Поэзия, как известно, после Освенцима выжила. Выжила она и после ГУЛАГа — Освенцима, расползшегося на десятки тысяч квадратных километров. Более того, эта поэзия дала миру несколько великих творцов, законно увенчанных лаврами нобелиатов, — Пастернака, Милоша, Бродского, Шимборскую. Но вот вопрос: опалена ли эта поэзия печами Освенцима, обморожена ли колымскими стужами? И не правильнее ли сказать, что этим поэтам еще виделись в черной тени ГУЛАГа-Освенцима руины красоты и обрывки гармонии?
В «Хрусталеве» все смешалось — добро и зло, вина и наказание, жалость и бездушие, с декалогом покончено. Действительность здесь не демаркирована на лагерь и волю. ‹…› Начавшись одиноким детским голосом «от автора», вещь развернулась в хор живых и мертвых душ. За этим игровым коллективом укрылся автор-демиург.

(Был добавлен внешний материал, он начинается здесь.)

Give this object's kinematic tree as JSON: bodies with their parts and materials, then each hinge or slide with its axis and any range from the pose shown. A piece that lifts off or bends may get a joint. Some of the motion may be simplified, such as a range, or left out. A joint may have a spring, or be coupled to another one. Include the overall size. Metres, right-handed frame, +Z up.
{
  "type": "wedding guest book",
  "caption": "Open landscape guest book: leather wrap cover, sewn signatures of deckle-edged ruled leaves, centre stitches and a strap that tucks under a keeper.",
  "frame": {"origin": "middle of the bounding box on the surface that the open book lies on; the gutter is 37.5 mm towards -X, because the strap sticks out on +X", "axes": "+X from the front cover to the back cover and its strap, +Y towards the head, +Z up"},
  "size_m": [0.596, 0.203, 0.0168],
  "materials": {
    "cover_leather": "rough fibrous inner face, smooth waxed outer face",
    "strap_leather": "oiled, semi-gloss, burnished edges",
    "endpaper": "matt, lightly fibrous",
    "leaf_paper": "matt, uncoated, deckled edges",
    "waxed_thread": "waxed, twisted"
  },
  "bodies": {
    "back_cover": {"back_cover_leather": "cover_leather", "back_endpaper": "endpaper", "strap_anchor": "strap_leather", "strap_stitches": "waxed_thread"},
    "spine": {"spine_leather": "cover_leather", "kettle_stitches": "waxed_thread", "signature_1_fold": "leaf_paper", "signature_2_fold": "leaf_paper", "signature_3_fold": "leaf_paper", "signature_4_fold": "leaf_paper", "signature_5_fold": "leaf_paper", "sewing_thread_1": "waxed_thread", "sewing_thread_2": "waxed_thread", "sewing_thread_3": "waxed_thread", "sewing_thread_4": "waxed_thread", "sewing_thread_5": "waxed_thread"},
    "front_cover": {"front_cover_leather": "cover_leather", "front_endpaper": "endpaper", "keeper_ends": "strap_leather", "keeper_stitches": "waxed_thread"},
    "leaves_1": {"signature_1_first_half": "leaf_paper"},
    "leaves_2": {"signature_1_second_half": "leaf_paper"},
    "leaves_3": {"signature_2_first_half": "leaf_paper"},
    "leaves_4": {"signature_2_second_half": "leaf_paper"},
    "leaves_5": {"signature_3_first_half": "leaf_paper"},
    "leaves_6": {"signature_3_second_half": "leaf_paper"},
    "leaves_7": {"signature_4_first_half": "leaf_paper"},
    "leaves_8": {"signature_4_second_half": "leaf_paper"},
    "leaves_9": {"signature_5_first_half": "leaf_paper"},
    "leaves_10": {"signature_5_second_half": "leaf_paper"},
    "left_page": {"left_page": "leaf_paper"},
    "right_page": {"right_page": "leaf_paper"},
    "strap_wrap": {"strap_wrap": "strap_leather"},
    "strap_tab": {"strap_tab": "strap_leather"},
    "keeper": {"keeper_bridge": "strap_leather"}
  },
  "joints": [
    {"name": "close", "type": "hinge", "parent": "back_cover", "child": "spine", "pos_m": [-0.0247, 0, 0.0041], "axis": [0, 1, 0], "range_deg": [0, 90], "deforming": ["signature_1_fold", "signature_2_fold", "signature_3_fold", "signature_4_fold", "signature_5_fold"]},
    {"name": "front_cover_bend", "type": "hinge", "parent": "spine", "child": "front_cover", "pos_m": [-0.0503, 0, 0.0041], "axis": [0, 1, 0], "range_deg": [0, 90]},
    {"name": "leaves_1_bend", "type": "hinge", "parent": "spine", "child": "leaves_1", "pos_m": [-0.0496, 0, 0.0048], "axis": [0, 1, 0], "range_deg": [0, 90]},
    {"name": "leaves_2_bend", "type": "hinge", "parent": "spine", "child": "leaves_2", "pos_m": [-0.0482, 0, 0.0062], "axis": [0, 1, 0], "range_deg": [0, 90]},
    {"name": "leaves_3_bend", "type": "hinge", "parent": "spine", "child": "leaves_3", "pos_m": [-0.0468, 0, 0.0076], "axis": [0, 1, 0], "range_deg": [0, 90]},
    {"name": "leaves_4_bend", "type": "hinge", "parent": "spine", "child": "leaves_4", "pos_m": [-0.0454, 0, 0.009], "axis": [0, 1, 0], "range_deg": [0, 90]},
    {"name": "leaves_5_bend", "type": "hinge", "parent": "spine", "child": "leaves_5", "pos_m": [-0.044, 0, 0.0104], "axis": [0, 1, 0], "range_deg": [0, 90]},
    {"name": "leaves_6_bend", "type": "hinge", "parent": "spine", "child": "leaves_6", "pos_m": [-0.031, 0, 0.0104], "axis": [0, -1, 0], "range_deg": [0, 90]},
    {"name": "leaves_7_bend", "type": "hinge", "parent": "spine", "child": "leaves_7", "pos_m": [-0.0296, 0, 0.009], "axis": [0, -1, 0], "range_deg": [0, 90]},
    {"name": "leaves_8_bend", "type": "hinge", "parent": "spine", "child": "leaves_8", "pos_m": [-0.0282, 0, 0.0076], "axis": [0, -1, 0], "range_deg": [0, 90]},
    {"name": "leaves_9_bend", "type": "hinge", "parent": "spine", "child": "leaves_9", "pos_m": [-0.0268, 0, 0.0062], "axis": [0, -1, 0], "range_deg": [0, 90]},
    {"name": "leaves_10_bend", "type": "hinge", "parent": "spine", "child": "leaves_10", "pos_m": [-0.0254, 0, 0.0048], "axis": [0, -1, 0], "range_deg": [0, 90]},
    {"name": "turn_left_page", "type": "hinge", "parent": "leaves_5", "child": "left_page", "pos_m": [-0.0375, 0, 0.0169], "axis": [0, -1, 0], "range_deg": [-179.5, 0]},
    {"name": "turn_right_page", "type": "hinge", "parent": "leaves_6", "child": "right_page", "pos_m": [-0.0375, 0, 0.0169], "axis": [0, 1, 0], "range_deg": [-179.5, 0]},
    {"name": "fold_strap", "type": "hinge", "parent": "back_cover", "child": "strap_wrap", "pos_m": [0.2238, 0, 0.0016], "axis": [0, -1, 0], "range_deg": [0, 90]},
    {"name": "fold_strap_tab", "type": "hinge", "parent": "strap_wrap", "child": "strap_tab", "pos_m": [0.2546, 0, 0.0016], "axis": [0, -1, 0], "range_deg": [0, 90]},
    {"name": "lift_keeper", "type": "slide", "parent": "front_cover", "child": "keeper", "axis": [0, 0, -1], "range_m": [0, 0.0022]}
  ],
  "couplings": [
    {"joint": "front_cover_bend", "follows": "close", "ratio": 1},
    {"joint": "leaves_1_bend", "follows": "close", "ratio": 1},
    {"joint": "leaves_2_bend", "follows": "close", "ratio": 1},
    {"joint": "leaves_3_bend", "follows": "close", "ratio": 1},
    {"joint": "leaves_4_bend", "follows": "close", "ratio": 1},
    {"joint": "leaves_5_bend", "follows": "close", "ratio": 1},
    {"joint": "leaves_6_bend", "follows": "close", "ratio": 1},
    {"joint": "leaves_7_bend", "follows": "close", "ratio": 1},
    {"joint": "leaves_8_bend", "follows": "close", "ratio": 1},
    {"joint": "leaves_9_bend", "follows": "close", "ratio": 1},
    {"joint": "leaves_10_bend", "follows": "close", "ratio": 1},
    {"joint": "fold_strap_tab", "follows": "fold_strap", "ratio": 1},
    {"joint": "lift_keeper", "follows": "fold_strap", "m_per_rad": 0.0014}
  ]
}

Не было еще в нашем кино столь безыллюзорного взгляда на российский путь, никто еще не решился на столь радикальный исторический эпикриз. Перед нами мир, понукаемый страхом, объятый страхом, страхом парализованный. Страх — наивернейший инструмент унижения, а тотальное унижение — неминуемое вползание в деградацию и вырождение. Если Алексей Герман и Данте наших дней, как это чудится Татьяне Москвиной, то он Данте, не написавший «Рая». Или Вергилий, запамятовавший о его существовании.
Развивая это призрачное сопоставление, заметим, что и с двумя другими «хронотопами» — Чистилищем и Адом — не все так, как положено по канону: между ними не возведена перегородка. В чистилище (в людном генеральском доме, в убогой коммуналке, в госпитале, где врачей не отличить от пациентов) боятся ада. В аду (в пыточной на колесах, в гостинице, где заправляют энкавэдэшники, наконец, в поезде, везущем с родины на родину — из лагеря на волю) приноравливаются жить. ‹…›
Но он сделал этот фильм. Сам акт творения, сам подвиг преодоления есть надежда и жизнеутверждение. И вот, хорошо весьма…
Рубанова И. Давай улетим! // Искусство кино. 2000. № 3.